■ Collected material
____

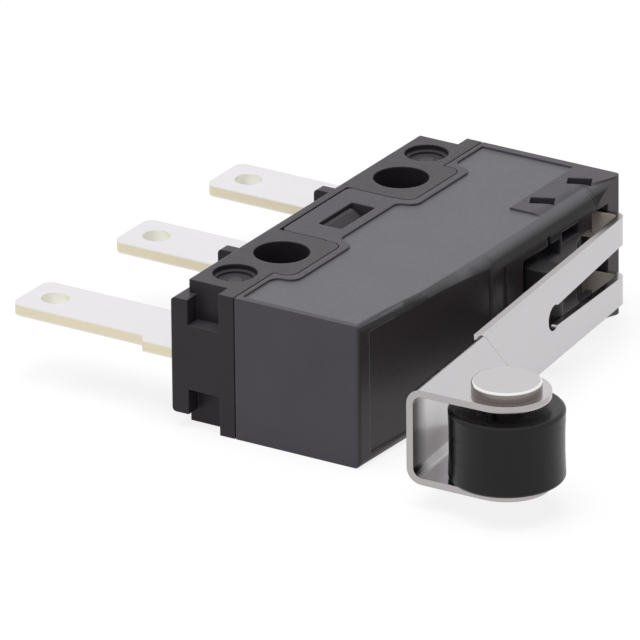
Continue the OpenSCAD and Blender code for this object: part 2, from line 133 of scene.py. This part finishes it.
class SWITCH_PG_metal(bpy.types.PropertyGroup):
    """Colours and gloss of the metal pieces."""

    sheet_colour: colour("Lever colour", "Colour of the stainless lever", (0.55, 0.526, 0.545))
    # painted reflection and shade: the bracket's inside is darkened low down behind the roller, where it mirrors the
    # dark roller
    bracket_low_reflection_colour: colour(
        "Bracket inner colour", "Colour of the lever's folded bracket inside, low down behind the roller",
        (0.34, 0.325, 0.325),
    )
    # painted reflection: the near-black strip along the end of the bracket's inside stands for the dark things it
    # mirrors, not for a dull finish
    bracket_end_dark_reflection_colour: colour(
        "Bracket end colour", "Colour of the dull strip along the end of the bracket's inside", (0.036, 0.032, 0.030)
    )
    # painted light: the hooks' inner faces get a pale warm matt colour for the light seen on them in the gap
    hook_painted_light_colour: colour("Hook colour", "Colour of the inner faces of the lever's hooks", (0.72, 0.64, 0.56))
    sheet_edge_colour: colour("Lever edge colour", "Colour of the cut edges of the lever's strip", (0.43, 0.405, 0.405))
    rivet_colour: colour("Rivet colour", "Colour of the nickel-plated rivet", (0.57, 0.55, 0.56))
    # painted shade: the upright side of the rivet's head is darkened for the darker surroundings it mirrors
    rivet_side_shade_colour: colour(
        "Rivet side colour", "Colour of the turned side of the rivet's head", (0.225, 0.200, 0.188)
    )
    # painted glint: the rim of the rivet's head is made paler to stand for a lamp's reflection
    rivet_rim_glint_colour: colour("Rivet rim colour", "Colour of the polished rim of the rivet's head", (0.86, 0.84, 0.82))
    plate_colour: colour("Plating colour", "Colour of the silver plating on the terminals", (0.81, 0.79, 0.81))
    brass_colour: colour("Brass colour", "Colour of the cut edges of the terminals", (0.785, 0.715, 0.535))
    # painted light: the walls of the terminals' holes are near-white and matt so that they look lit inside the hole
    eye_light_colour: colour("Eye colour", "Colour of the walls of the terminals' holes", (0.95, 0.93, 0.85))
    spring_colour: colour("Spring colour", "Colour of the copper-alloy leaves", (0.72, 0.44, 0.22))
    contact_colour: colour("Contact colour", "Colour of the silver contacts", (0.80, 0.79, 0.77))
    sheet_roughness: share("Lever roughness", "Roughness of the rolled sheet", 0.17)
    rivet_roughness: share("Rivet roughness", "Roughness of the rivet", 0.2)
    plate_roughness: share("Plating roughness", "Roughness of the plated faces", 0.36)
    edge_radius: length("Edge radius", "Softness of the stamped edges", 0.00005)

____

Quote exactly the opening line of the material above and every line after it, up to and including the line that contains "and gloss of".

■ Worked answer
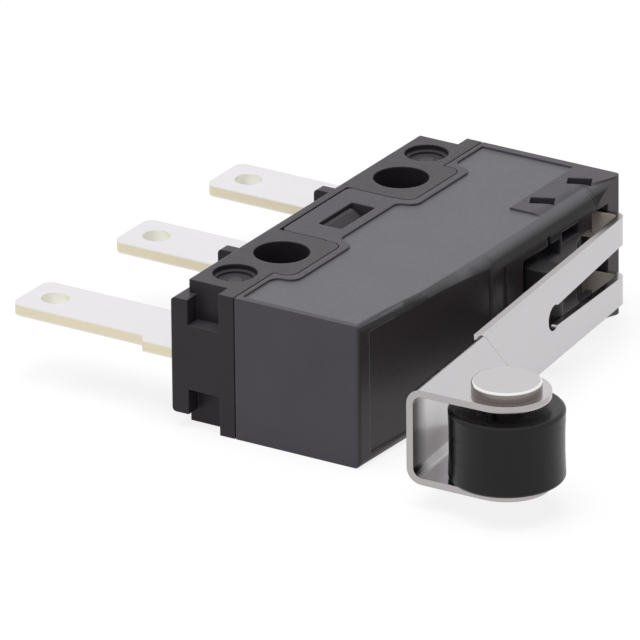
Continue the OpenSCAD and Blender code for this object: part 2, from line 133 of scene.py. This part finishes it.
class SWITCH_PG_metal(bpy.types.PropertyGroup):
    """Colours and gloss of the metal pieces."""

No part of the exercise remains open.